After Al Gore’s narrow defeat in 2000, Clinton made the case for John Kerry four years later.

“My friends, after three conventions as a candidate or a president, tonight I come to you as a citizen, returning to the role that I have played for most of my life, as a foot soldier in our fight for the future, as we nominate in Boston a true New England Patriot for president.”

2008. Age 61. 1,925.

Clinton’s delivered a comparatively short speech in 2008, after President Obama defeated Hillary Clinton in the primary.

“What a year we Democrats have had. The primary began with an all-star line up. And it came down to two remarkable Americans locked in a hard-fought contest right to the very end. That campaign generated so much heat, it increased global warming.

“Now, in the end, my candidate didn’t win. But I’m really proud of the campaign she ran.”

2012. Age 65. 5,225 words.

Clinton’s speech in Charlotte, in which he methodically laid out the case for the Democratic party’s stewardship, was arguably the best received of the convention.

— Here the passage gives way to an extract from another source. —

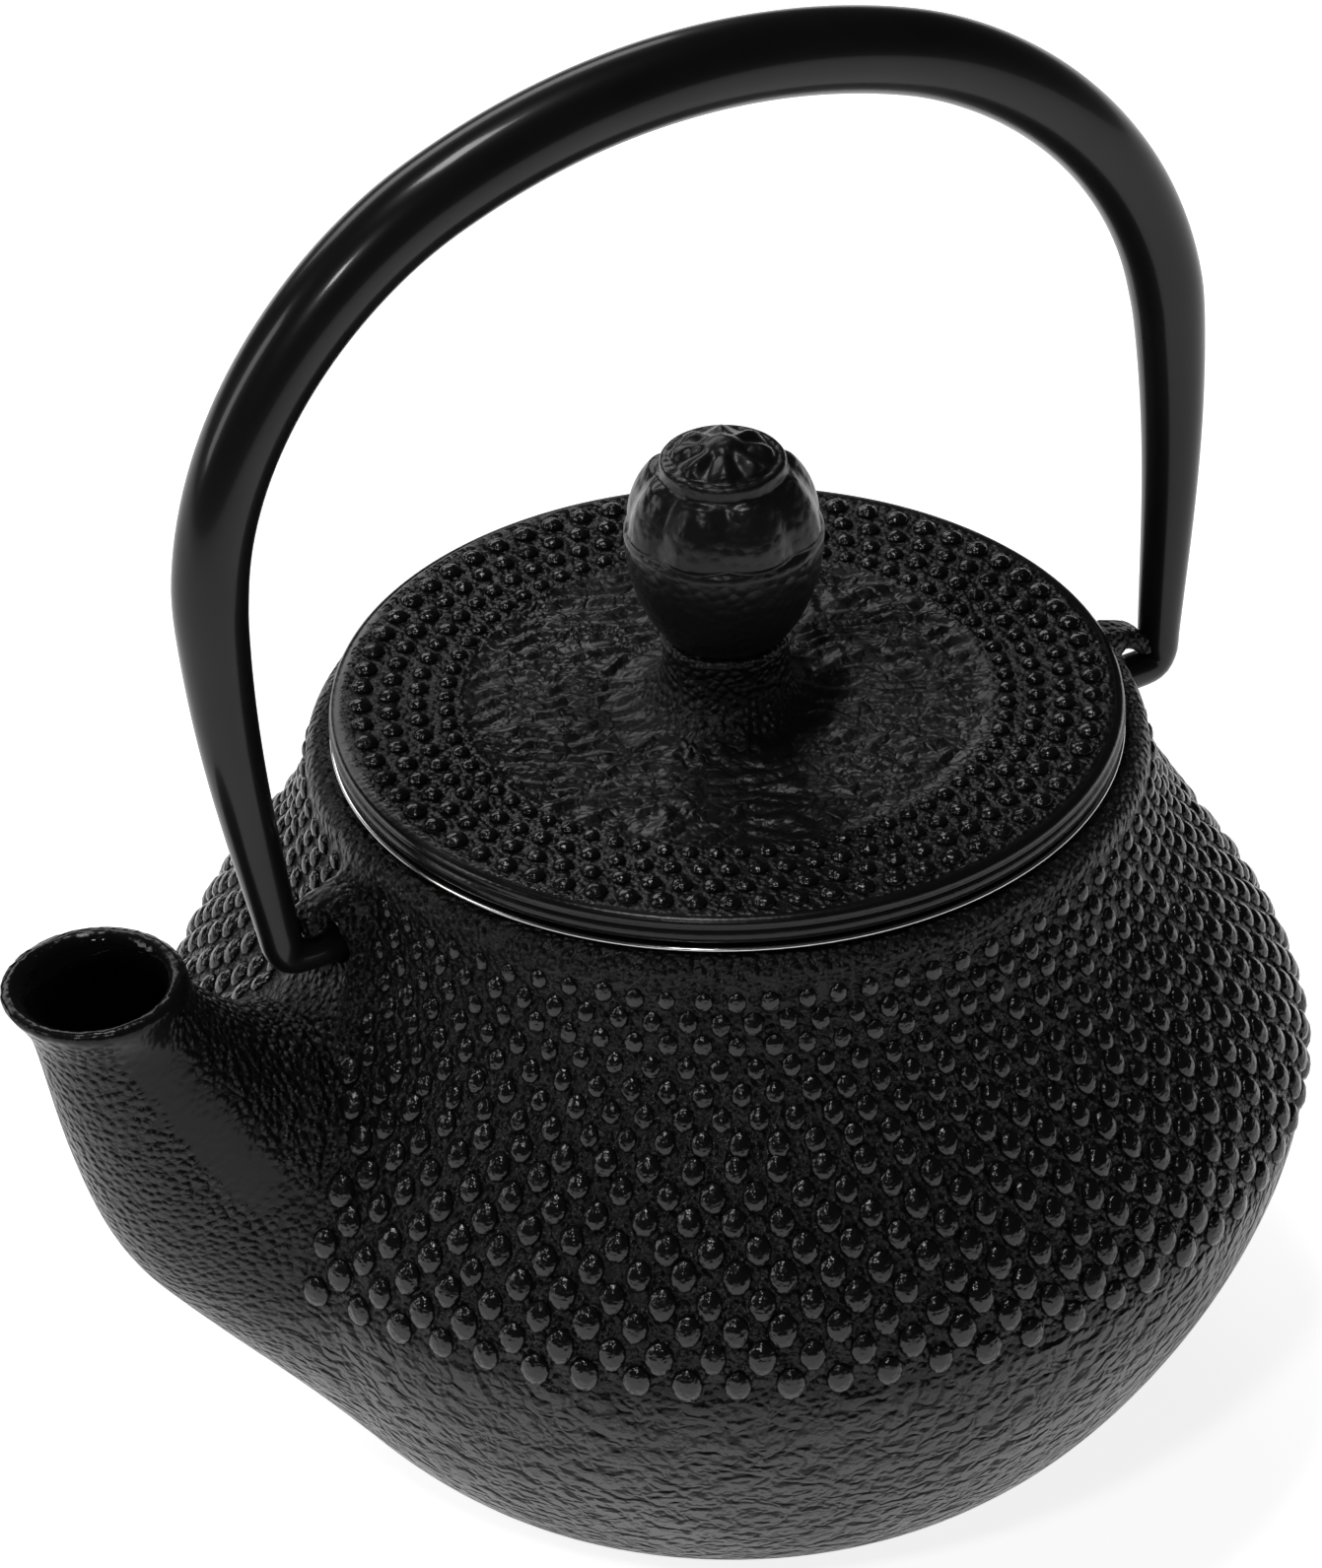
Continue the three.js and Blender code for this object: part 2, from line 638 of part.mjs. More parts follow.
function mesh(name, shape, material) {
  const geometry = shape.isBufferGeometry ? shape : geometryOf(shape);
  const made = new THREE.Mesh(geometry, material);
  made.name = name;
  return made;
}

// ---- the teapot ----

const handleSwing = new THREE.Group();
handleSwing.position.set(0, 0, PIVOT_HEIGHT);
handleSwing.rotation.x = -HANDLE_LEAN;
handleSwing.add(mesh("handle", handleBail(), blackEnamelPaint()));

const lidWithKnob = new THREE.Group();
lidWithKnob.add(
  mesh("lid", lidDisc(), castIron()),
  mesh("knob", knobTurning(), castIron()),
  mesh("knob_screw", knobScrew(), stainlessSteel()),
  mesh("knob_washer", washerRing(), stainlessSteel()),
);

const infuser = new THREE.Group();
infuser.add(
  mesh("infuser_rim", infuserRim(), stainlessSteel()),
  mesh("infuser_wall", infuserWall(), stainlessSteel()),
  mesh("infuser_foot_ring", infuserFootRing(), stainlessSteel()),
  mesh("infuser_floor", infuserFloor(), stainlessSteel()),
);

const teapot = new THREE.Group();
teapot.name = "teapot";
teapot.add(mesh("pot_body", potBody(), castIron()), handleSwing, lidWithKnob, infuser);

export default teapot;
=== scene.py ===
"""Looks of a cast iron teapot: a studded pot with its spout and ears, a black bail handle,
a studded lid with a ball knob, and a perforated steel infuser. Sizes are in millimetres
until plain_mesh() and move_to() turn them into metres."""
import math

import bmesh
import bpy
import numpy as np
from mathutils import Matrix, Vector, noise


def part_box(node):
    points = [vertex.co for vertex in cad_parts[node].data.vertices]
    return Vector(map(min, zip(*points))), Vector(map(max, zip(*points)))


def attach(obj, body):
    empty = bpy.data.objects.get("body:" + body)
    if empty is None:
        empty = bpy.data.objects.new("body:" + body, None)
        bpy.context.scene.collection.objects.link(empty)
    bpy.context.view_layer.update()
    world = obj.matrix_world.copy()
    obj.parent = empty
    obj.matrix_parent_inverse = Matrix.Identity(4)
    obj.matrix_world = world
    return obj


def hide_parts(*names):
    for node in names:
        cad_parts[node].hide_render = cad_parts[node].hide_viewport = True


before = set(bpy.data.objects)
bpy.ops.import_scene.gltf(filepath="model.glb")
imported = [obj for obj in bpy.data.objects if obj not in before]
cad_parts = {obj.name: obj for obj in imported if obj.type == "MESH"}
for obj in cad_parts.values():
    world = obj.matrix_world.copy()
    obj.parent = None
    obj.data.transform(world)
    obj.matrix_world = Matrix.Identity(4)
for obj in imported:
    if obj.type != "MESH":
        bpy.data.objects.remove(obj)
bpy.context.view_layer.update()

MM = 0.001


def measured(node, corner, axis):
    """A CAD node's box, lowest (0) or highest (1) corner along an axis, in millimetres."""
    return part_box(node)[corner]["xyz".index(axis)] / MM


# ---- sizes ----

BELLY_RADIUS = measured("pot_body", 1, "x")
NECK_HEIGHT = measured("pot_body", 1, "z")
BASE_RADIUS = 42.8
BELLY_HEIGHT = 43.5
SHOULDER_RADIUS = 50.0
SHOULDER_HEIGHT = 79.5
NECK_RADIUS = 48.9
NECK_ROUND = 2.2
WALL = 3.2
MOUTH_RADIUS = 39.6
LEDGE_DEPTH = 3.6
MOUTH_EASE = 0.8
MOULD_LINE = 41.3  # height of the line where the studded upper half starts
MOULD_STEP = 0.35  # how far the ground between the studs lies under the lower half

SPOUT_MOUTH = (-83.4, 82.9)  # along X and up
SPOUT_ROOT = (21.4 - BELLY_RADIUS, BELLY_HEIGHT - 7.5)  # inside the belly
SPOUT_SETS_OUT = (-18, 8)  # from the root
SPOUT_COMES_BACK = (11.9, -25)  # from the mouth
SPOUT_DRAW = (0.35, 1)  # shares of its length between which it draws in to its neck
SPOUT_FLARE = (0.86, 1)  # between which it opens to its lip
SPOUT_ROUND = (0.3, 0.85)  # between which its narrow root grows round
SPOUT_TURN = (0.55, 1)  # between which its sections turn to the mouth's tilt
SPOUT_SIDE = -20  # the spout touches nothing at a greater X
SPOUT_LIP_RADIUS = 10.7
SPOUT_NECK_RADIUS = 9.3
SPOUT_ROOT_RADIUS = 17.0
SPOUT_ROOT_NARROWING = 0.8
SPOUT_TILT = 0.08
SPOUT_WALL = 2.9
SPOUT_FILLET = 11.0
LIP_ROUND = 0.8
CHANNEL_EASE = 1.5  # how much wider the channel grows at the mouth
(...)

“Now, people ask me all the time how we got four surplus budgets in a row. What new ideas did we bring to Washington? I always give a one-word answer: Arithmetic.”

2016. Age 69. 4,325 words.

Clinton’s tenth speech, on the day Hillary Clinton formally won the Democratic party’s nomination, took a narrative approach, outlining their courtship and life together against the backdrop of her lifelong devotion to service.

“The first time I saw her we were, appropriately enough, in a class on political and civil rights. She had thick blond hair, big glasses, wore no makeup, and she had a sense of strength and self- possession that I found magnetic. After the class I followed her out, intending to introduce myself. I got close enough to touch her back, but I couldn’t do it. Somehow I knew this would not be just another tap on the shoulder, that I might be starting something I couldn’t stop.”